---- Data lines

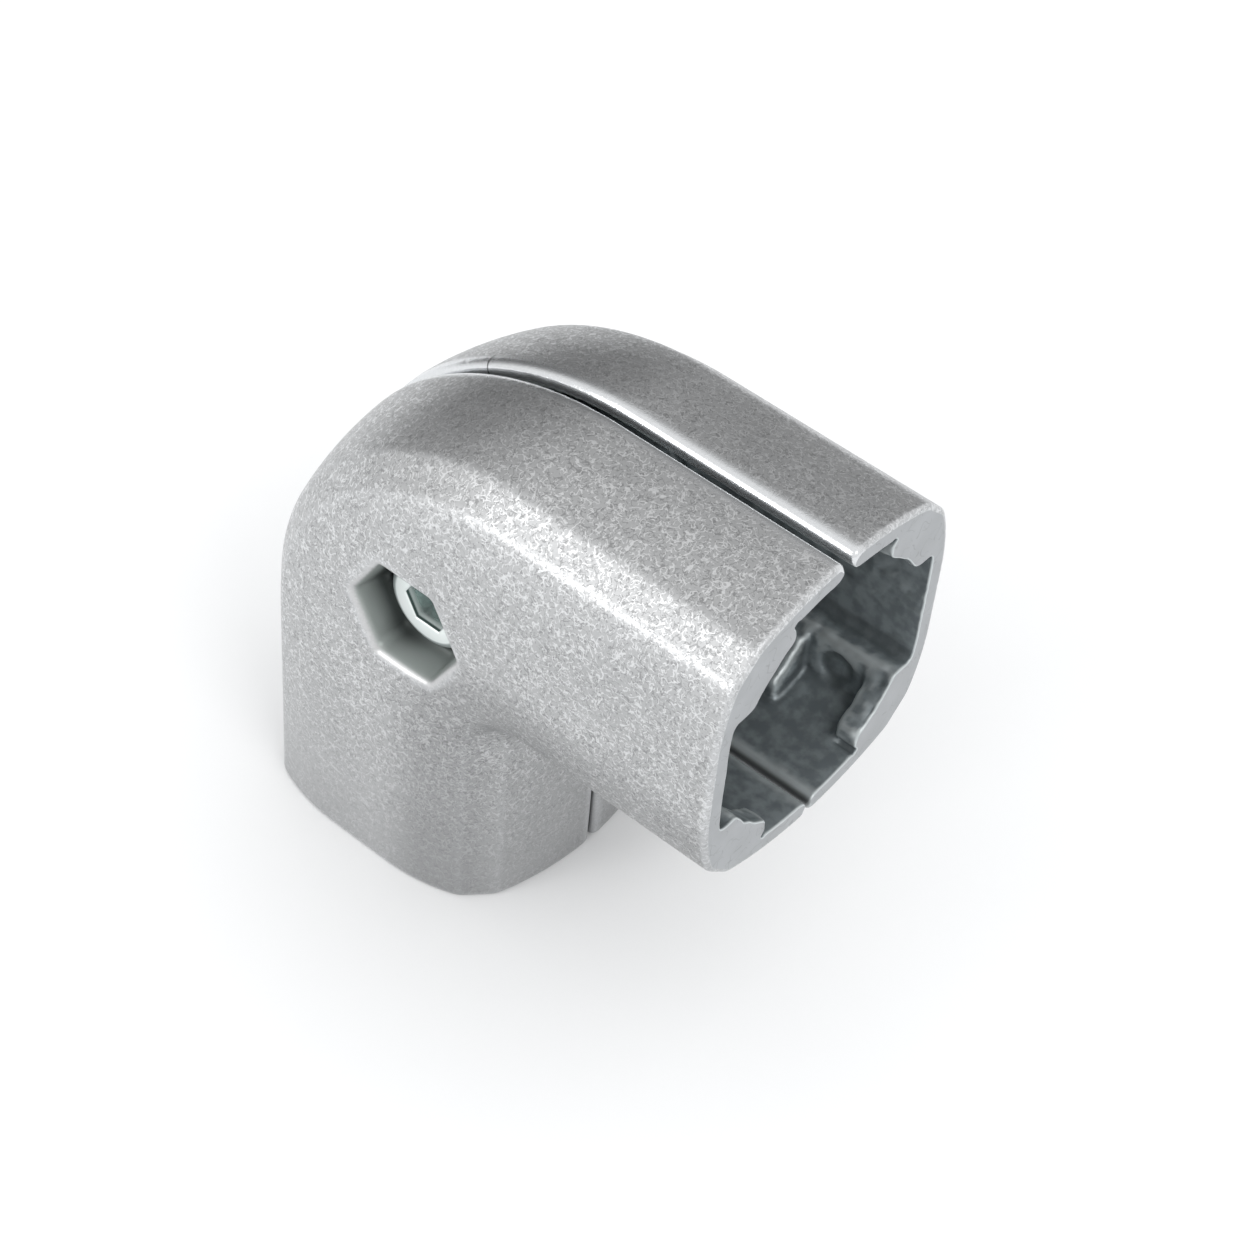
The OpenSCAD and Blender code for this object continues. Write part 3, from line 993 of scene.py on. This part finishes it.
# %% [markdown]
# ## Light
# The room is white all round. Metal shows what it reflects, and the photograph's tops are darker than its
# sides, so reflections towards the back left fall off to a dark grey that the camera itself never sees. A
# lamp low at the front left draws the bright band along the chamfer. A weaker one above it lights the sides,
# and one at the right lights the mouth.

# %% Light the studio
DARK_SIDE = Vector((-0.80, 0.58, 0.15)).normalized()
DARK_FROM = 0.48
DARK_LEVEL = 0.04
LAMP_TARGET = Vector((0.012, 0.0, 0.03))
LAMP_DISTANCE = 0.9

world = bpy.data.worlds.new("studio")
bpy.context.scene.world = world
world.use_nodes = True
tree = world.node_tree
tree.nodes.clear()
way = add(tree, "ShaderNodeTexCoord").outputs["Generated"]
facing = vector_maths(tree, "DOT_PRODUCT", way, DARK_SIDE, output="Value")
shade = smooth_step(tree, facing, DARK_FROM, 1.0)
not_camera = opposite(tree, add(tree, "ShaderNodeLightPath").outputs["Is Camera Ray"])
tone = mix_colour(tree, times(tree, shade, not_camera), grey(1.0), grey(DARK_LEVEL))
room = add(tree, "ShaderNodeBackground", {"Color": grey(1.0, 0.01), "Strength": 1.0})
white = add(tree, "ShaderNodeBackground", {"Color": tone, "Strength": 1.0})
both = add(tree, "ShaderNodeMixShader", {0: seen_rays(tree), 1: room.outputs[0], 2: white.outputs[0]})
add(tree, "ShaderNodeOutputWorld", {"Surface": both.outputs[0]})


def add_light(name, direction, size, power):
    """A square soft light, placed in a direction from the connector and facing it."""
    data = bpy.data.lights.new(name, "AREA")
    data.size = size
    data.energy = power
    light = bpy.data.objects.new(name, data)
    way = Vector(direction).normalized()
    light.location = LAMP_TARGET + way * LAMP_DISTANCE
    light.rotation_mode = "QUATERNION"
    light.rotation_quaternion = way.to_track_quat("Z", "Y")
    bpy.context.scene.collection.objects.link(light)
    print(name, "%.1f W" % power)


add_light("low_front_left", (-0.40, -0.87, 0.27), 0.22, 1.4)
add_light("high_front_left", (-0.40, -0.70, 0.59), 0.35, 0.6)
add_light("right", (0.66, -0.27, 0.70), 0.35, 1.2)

--------

What is expected »
Give the data again, exactly as it stands.

The answer »
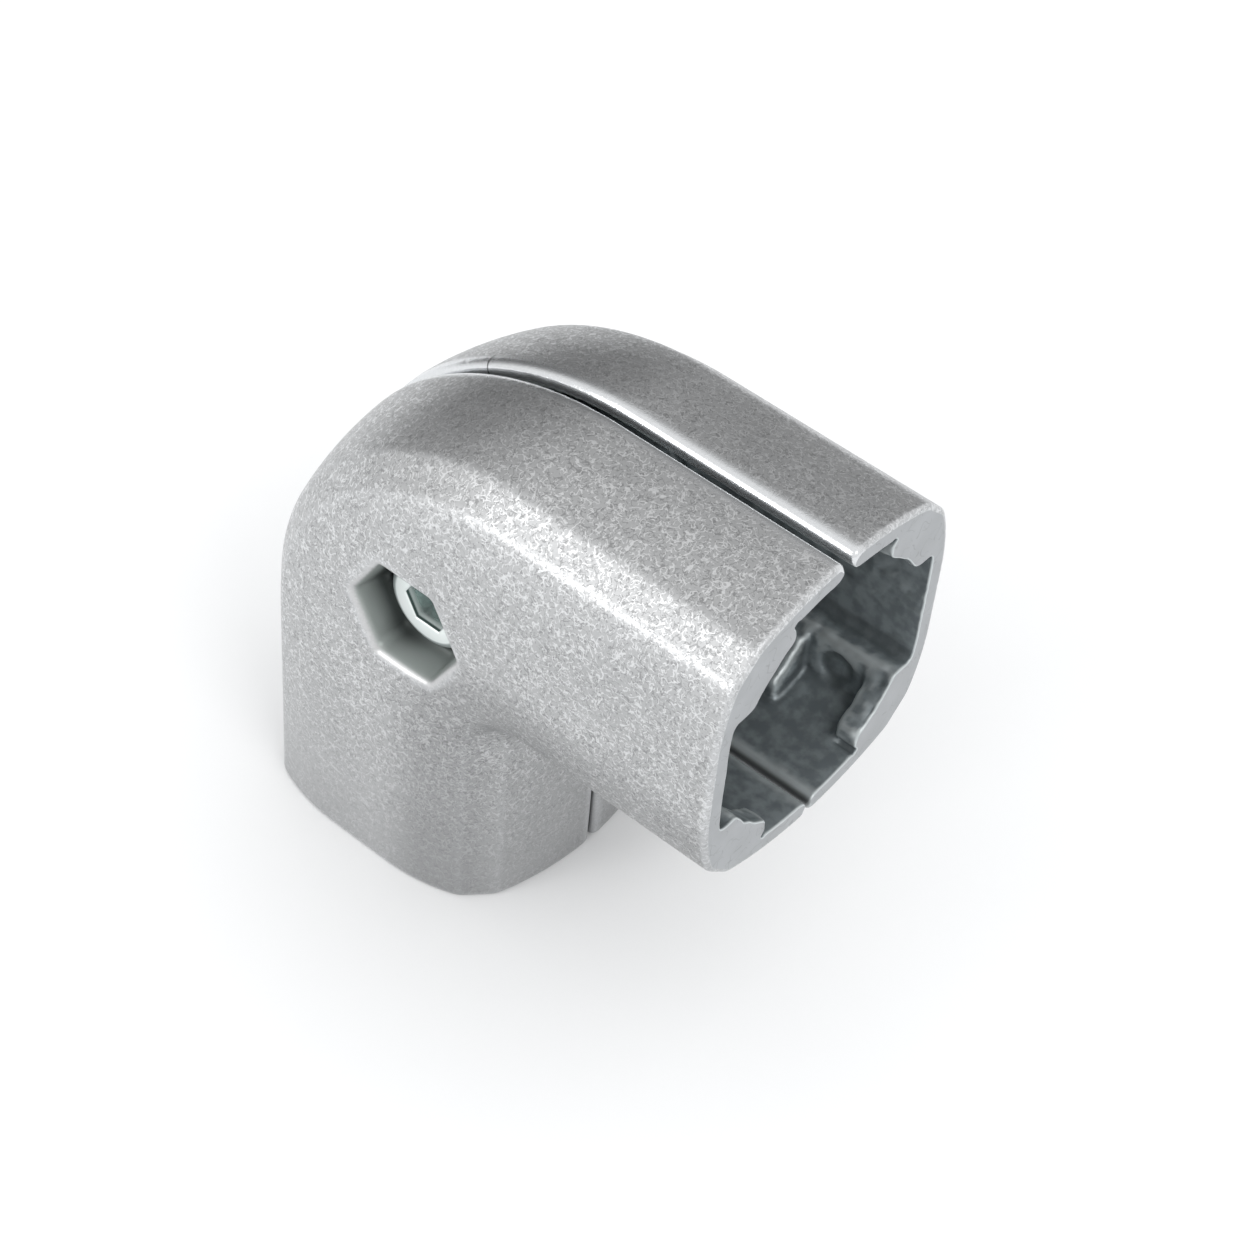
The OpenSCAD and Blender code for this object continues. Write part 3, from line 993 of scene.py on. This part finishes it.
# %% [markdown]
# ## Light
# The room is white all round. Metal shows what it reflects, and the photograph's tops are darker than its
# sides, so reflections towards the back left fall off to a dark grey that the camera itself never sees. A
# lamp low at the front left draws the bright band along the chamfer. A weaker one above it lights the sides,
# and one at the right lights the mouth.

# %% Light the studio
DARK_SIDE = Vector((-0.80, 0.58, 0.15)).normalized()
DARK_FROM = 0.48
DARK_LEVEL = 0.04
LAMP_TARGET = Vector((0.012, 0.0, 0.03))
LAMP_DISTANCE = 0.9

world = bpy.data.worlds.new("studio")
bpy.context.scene.world = world
world.use_nodes = True
tree = world.node_tree
tree.nodes.clear()
way = add(tree, "ShaderNodeTexCoord").outputs["Generated"]
facing = vector_maths(tree, "DOT_PRODUCT", way, DARK_SIDE, output="Value")
shade = smooth_step(tree, facing, DARK_FROM, 1.0)
not_camera = opposite(tree, add(tree, "ShaderNodeLightPath").outputs["Is Camera Ray"])
tone = mix_colour(tree, times(tree, shade, not_camera), grey(1.0), grey(DARK_LEVEL))
room = add(tree, "ShaderNodeBackground", {"Color": grey(1.0, 0.01), "Strength": 1.0})
white = add(tree, "ShaderNodeBackground", {"Color": tone, "Strength": 1.0})
both = add(tree, "ShaderNodeMixShader", {0: seen_rays(tree), 1: room.outputs[0], 2: white.outputs[0]})
add(tree, "ShaderNodeOutputWorld", {"Surface": both.outputs[0]})


def add_light(name, direction, size, power):
    """A square soft light, placed in a direction from the connector and facing it."""
    data = bpy.data.lights.new(name, "AREA")
    data.size = size
    data.energy = power
    light = bpy.data.objects.new(name, data)
    way = Vector(direction).normalized()
    light.location = LAMP_TARGET + way * LAMP_DISTANCE
    light.rotation_mode = "QUATERNION"
    light.rotation_quaternion = way.to_track_quat("Z", "Y")
    bpy.context.scene.collection.objects.link(light)
    print(name, "%.1f W" % power)


add_light("low_front_left", (-0.40, -0.87, 0.27), 0.22, 1.4)
add_light("high_front_left", (-0.40, -0.70, 0.59), 0.35, 0.6)
add_light("right", (0.66, -0.27, 0.70), 0.35, 1.2)